10 top KNUT officials face interdiction for disrupting teachers’ training

April 24, 2019 (4 weeks ago) 1:47 pm
According to Teachers Service Commission Chief Executive Officer Dr Nancy Macharia, some of the 10 are executive secretaries and treasurers/FILE

, NAIROBI, Kenya, Apr 24 – Ten Kenya National Union of Teachers (KNUT) officials who are also teachers face interdiction for disrupting the ongoing four-day Competency-Based Curriculum training for 91,000 teachers.

According to Teachers Service Commission Chief Executive Officer Dr Nancy Macharia, some of the 10 are executive secretaries and treasurers.

Already, four KNUT officials, who led a mob to force out teachers and trainers during a training session in Kakamega County were Wednesday morning due in court.

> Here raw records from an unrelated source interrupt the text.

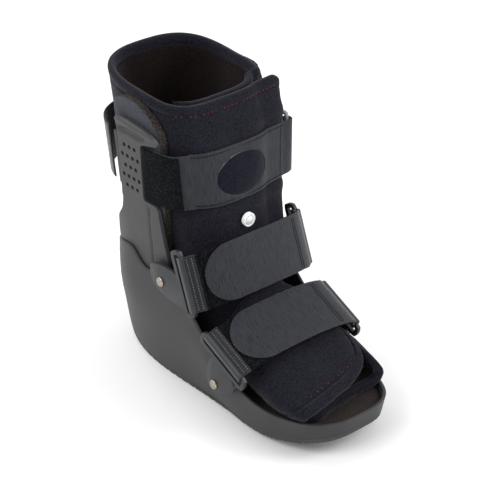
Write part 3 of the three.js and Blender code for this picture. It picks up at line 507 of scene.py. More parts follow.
CLOTH = loop_cloth("brushed_loop_cloth", "#09090d", "#282832")
LINING = loop_cloth("brushed_lining", "#080606", "#251c1b")
DOME_CLOTH = loop_cloth("stretch_loop_cloth", "#09090f", "#22222f")
PAD_CLOTH = loop_cloth("pad_cover_cloth", "#2b2c32", "#4d4e57")
STRAP_CLOTH = webbing_cloth("nylon_webbing", "#131416", "#2f3036")
TAIL_CLOTH = webbing_cloth("knitted_elastic", "#0c0d0f", "#26272b", 1.3, 0.12)
HOOKS = hook_tape("hook_tape")
SHELL_PLASTIC = moulded("moulded_nylon_shell", "#2f2f31", "#373738")
UPRIGHT_PLASTIC = moulded("moulded_nylon_upright", "#38383a", "#424243")
TAB_PLASTIC = moulded("moulded_nylon_tab", "#292a2d", "#323337", 0.36)
RING_PLASTIC = moulded("moulded_acetal_ring", "#85888c", "#a2a5a8", 0.35)
VALVE_PLASTIC = moulded("moulded_abs_valve", "#f5f6f6", "#ffffff", 0.35, 0.5, 0.01)
TREAD_RUBBER = moulded("moulded_rubber_tread", "#38383a", "#434344", 0.7, 0.8, 0.12)
PAD_FOAM = cut_foam("cut_pad_foam", "#12100f", "#403b37", 1.6)
INSOLE_FOAM = cut_foam("skived_insole_foam", "#1d1917", "#37312e", 0.9, 0.25)
RIVET_NICKEL = nickel("tumbled_nickel")
THREAD_PINK = loop_cloth("polyester_thread_pink", "#5c1a2c", "#96334c")
THREAD_DARK = loop_cloth("polyester_thread_dark", "#0c0c0f", "#1e1e22")
THREAD_GREY = loop_cloth("polyester_thread_grey", "#4d4e52", "#7d7e83")


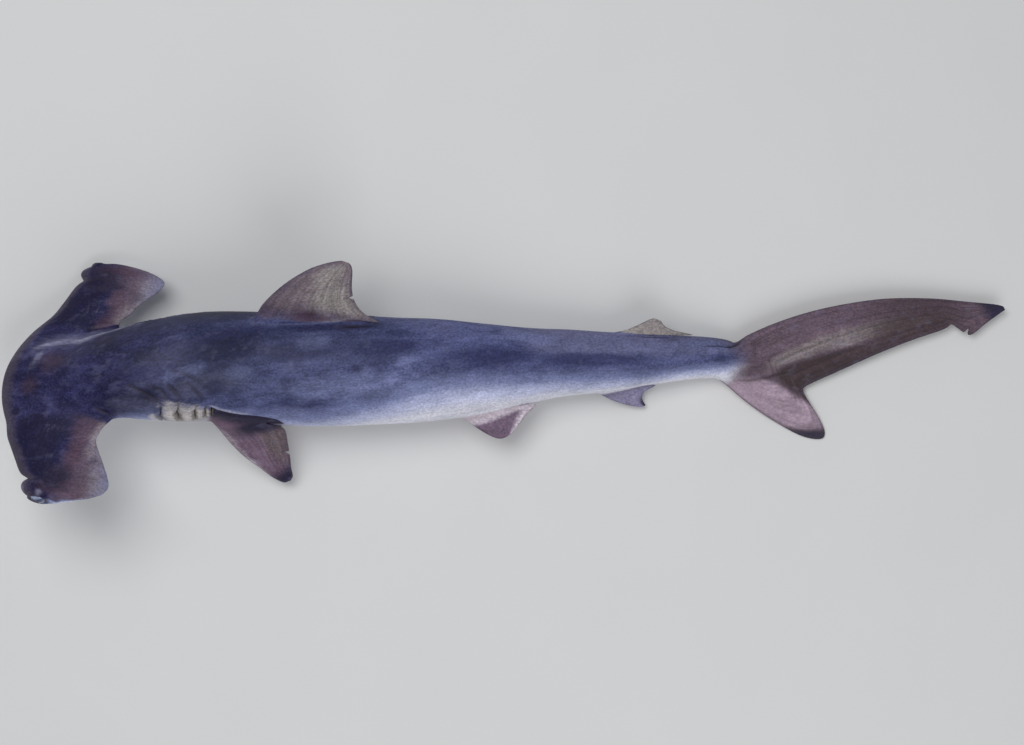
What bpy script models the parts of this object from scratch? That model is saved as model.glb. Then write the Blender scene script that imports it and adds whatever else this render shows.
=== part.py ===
"""A young smooth hammerhead shark at life size, still, lying on its right side as it was landed.

The shark is first laid out straight: u runs from the snout to the tail, v to its left and w to its
back, all in millimetres. The pose then carries each point to its place on the floor, in metres.
"""

import math

import bmesh
import bpy
import numpy as np

MM = 0.001
GAP = 0.3
RING = 26
TAIL_RING = 20

# How far the straight line of the spine is moved, so that the box round the whole animal is
# centred on the origin.
SNOUT_X = -421.1
ACROSS = -2.10

# Trunk sections: distance from the snout, half width, height of the back, depth of the belly.
TRUNK = (
    (30, 16, 7, 6),
    (45, 23, 14, 9),
    (70, 31, 25, 18),
    (100, 38, 35, 30),
    (125, 42, 42.6, 38),
    (165, 45, 48.8, 44),
    (210, 45, 49.8, 48.6),
    (255, 44, 50.3, 49.2),
    (295, 42.5, 49.8, 47.8),
    (340, 40, 46.3, 45),
    (380, 37, 42.2, 42),
    (422, 32, 36.5, 36),
    (465, 26.5, 30.5, 29),
    (508, 23, 27, 25.5),
    (550, 19.5, 23.3, 21),
    (590, 15.5, 19.2, 17.6),
    (606, 13.3, 16.9, 18.2),
)
BACK_POWER = 1.18
BELLY_POWER = 0.92
TRUNK_PIECES = (
    ("neck", 93.0, 186.0),
    ("trunk_front", 186.0, 305.0),
    ("trunk_middle", 305.0, 420.0),
    ("trunk_rear", 420.0, 530.0),
    ("tail_stalk", 530.0, 606.0),
)

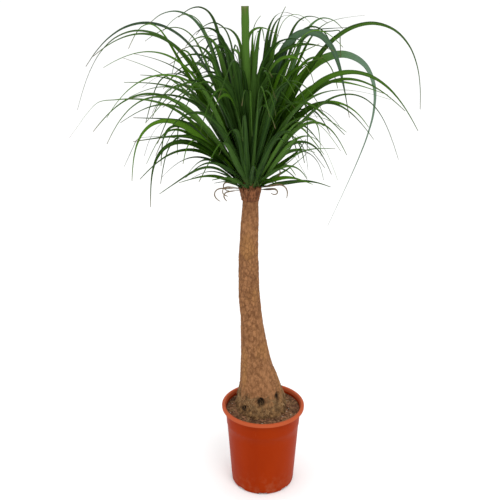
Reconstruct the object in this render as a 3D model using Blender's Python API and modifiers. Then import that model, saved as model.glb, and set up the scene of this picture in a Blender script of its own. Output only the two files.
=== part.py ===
"""A ponytail palm in a plastic nursery pot.

The pot stands on the floor with its axis on +Z. Soil fills it, the swollen foot of the trunk sits
in the soil, and the trunk leans a little towards -X on its way up to the growing tip, where the
long strap leaves spring out in a spiral. Every leaf is its own piece. All sizes are in metres.
"""

import math
import random
from collections import namedtuple

import bmesh
import bpy
from mathutils import Vector
from mathutils.bvhtree import BVHTree

# ---- driving dimensions -------------------------------------------------------------------
GAP = 0.0004  # kept between pieces that touch

POT_HEIGHT = 0.252
POT_RIM_RADIUS = 0.120
POT_BASE_RADIUS = 0.0915
POT_MOUTH_RADIUS = 0.1090  # outside of the wall where the lip begins
POT_WALL = 0.0018
POT_FLOOR = 0.003
POT_LIP_HEIGHT = 0.009
POT_COLLAR_HEIGHT = 0.059  # from the top down to the nesting step
POT_COLLAR_STEP = 0.0012
POT_CORNER_RADIUS = 0.005
DRAIN_COUNT = 8
DRAIN_SLOT = (0.018, 0.024, 0.012)  # radial, tangential, height
DRAIN_HOLE_RADIUS = 0.005
DRAIN_HOLE_RING = 0.052
TURN_STEPS = 48

SOIL_BELOW_RIM = 0.016
SOIL_DOME = 0.007  # how much higher the soil is around the trunk

# Height above the floor, sideways place (x, y) and radius of the trunk, from its foot to the tip.
TrunkRing = namedtuple("TrunkRing", "height x y radius")
TRUNK_RINGS = (
    TrunkRing(0.168, 0.000, 0.000, 0.030),
    TrunkRing(0.182, -0.001, 0.000, 0.058),
    TrunkRing(0.205, -0.002, 0.000, 0.072),
    TrunkRing(0.235, -0.004, 0.000, 0.073),
    TrunkRing(0.275, -0.006, 0.001, 0.0665),
    TrunkRing(0.330, -0.011, 0.003, 0.0560),
    TrunkRing(0.400, -0.022, 0.005, 0.0425),
    TrunkRing(0.500, -0.032, 0.007, 0.0325),
    TrunkRing(0.600, -0.040, 0.006, 0.0292),
    TrunkRing(0.700, -0.042, 0.004, 0.0276),
    TrunkRing(0.800, -0.039, 0.001, 0.0240),
    TrunkRing(0.868, -0.037, 0.000, 0.0216),
    TrunkRing(0.904, -0.037, 0.000, 0.0245),
    TrunkRing(0.981, -0.037, 0.000, 0.0045),
)
TRUNK_STEPS = 2  # rings added between two of those above

CROWN_X = -0.037
CROWN_FOOT = 0.905  # height of the lowest leaf's base
LEAF_BASE_RADIUS = 0.0280  # of the outermost leaves, from the middle of the stem
LAYER_INSET = 0.00115  # a leaf that lies inside another starts this much nearer the middle
LAYER_RISE = 0.0040  # and this much higher
LAYER_REACH = 45.0  # leaves whose azimuths differ by less lie in each other's way
TURN_ASIDE = 1.25  # degrees at a time
MOST_ASIDE = 40.0
COLLAR_HEIGHT = 0.028
COLLAR_FIT = 0.0009  # between the dry leaf bases and the stem

LEAF_WIDTH = 0.016
LEAF_BASE_WIDTH = 0.008
LEAF_THICKNESS = 0.0009
LEAF_STATIONS = 14
GOLDEN_SHARE = 0.618034

# A leaf leaves the stem towards its azimuth (0 is +X, 90 is +Y) at its launch angle above the
# horizon, arches over at the share `arch` of its length, more gently the larger `ease` is, and
# ends at the angle `hang`. A kink is where a leaf has folded: the share along it, and the angle.
Leaf = namedtuple("Leaf", "azimuth launch length arch ease hang kink", defaults=(None,))

OUTER_LEAVES = (
    # reaching left
    Leaf(180, 67, 0.74, 0.64, 0.09, -72),
    Leaf(175, 76, 0.53, 0.85, 0.08, -45),
    Leaf(169, 73, 0.69, 0.68, 0.12, -55),
    Leaf(184, 53, 0.57, 0.50, 0.09, -10, (0.80, 42)),
    Leaf(196, 57, 0.50, 0.66, 0.10, -62),
    Leaf(188, 51, 0.46, 0.62, 0.09, -85),
    Leaf(174, 46, 0.40, 0.45, 0.10, -8, (0.78, 55)),
    Leaf(163, 62, 0.41, 0.68, 0.10, 0),
    Leaf(202, 51, 0.34, 0.52, 0.08, -4),
    Leaf(180, 42, 0.25, 0.38, 0.08, -35),
    Leaf(190, 34, 0.17, 0.45, 0.12, -15),
    Leaf(155, 82, 0.44, 0.84, 0.05, -50),
    # reaching right
    Leaf(4, 66, 0.78, 0.67, 0.10, -88),
    Leaf(350, 65, 0.61, 0.62, 0.11, -60),
    Leaf(357, 63, 0.53, 0.64, 0.10, -42),
    Leaf(17, 69, 0.94, 0.46, 0.085, -116),
    Leaf(11, 79, 0.64, 0.60, 0.06, -78),
    Leaf(343, 65, 0.46, 0.60, 0.12, -14),
    Leaf(2, 62, 0.41, 0.70, 0.12, -55),
    Leaf(330, 61, 0.35, 0.66, 0.07, -50),
    Leaf(337, 57, 0.34, 0.60, 0.07, -68),
    Leaf(5, 8, 0.19, 0.70, 0.10, -22),
    Leaf(24, 18, 0.16, 0.50, 0.15, 36),
    Leaf(42, 82, 0.45, 0.86, 0.05, -20),
    Leaf(23, 69, 0.50, 0.86, 0.05, -45),
    Leaf(31, 75, 0.55, 0.62, 0.05, 0),
    # nearly upright
    Leaf(196, 88, 0.39, 0.97, 0.03, 84),
    Leaf(230, 76, 0.44, 0.82, 0.05, -30),
)
PAIRS_TO_FRONT_AND_BACK = 12
PAIRS_SEED = 5


# ---- small helpers ------------------------------------------------------------------------
def mix(a, b, share):
    return a + (b - a) * share


def new_object(name, data, collection):
    made = bpy.data.objects.new(name, data)
    collection.objects.link(made)
    return made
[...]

Inspector General of Police Hillary Mutyambai has since directed County and Sub-County commanders to arrest anyone trying to sabotage the exercise while urging those aggrieved to follow the provided legal procedures to address their grievances.

“We shall not allow anyone to unlawfully sabotage legitimate activities of government and those culpable will be apprehended and dealt with according to the law,” he cautioned.

The exercise was launched on Tuesday by Education Cabinet Secretary Prof George Magoha.

In Makueni, Gabriel Kisilu who is the union secretary in Kibwezi was arrested for disrupting the training in Wote town.

Over the weekend, KNUT Secretary General Wilson Sossion dismissed the training as a waste of taxpayer’s money citing lack of preparedness by the Government.

“The NPS will continue with its mandate of maintaining law and order without fear or favour and welcomes the support of Kenyans towards creating a peaceful environment for all,” the IG said.

The training is being held into two phases, the second one being in August when the Government is set to start training Grade 4 pupils using the new curriculum training materials.

The Competency-Based Curriculum for early years education was rolled out in pre-primary 1 and 2, and grades 1,2 and 3 across the country early on January.

Once fully rolled out, the curriculum will change from the current 8-4-4 system to 2-6-3-3-3.

The Education Cabinet has vowed that there will be no turning back until the 8-4-4 curriculum is completely phased out.

Teachers are being trained on how to handle CBC in order to facilitate effective implementation.

A team of 181 master trainers has since trained 1,165 regular and special needs education curriculum support officers and 1,320 CBC champions as the trainer of trainers.

At the end of the training, all teachers are expected to acquire the knowledge, skills, and attitudes necessary for effective implementation of CBC, apply innovative pedagogical approaches and models, demonstrate competencies in assessment, be self-reflective and self-improving.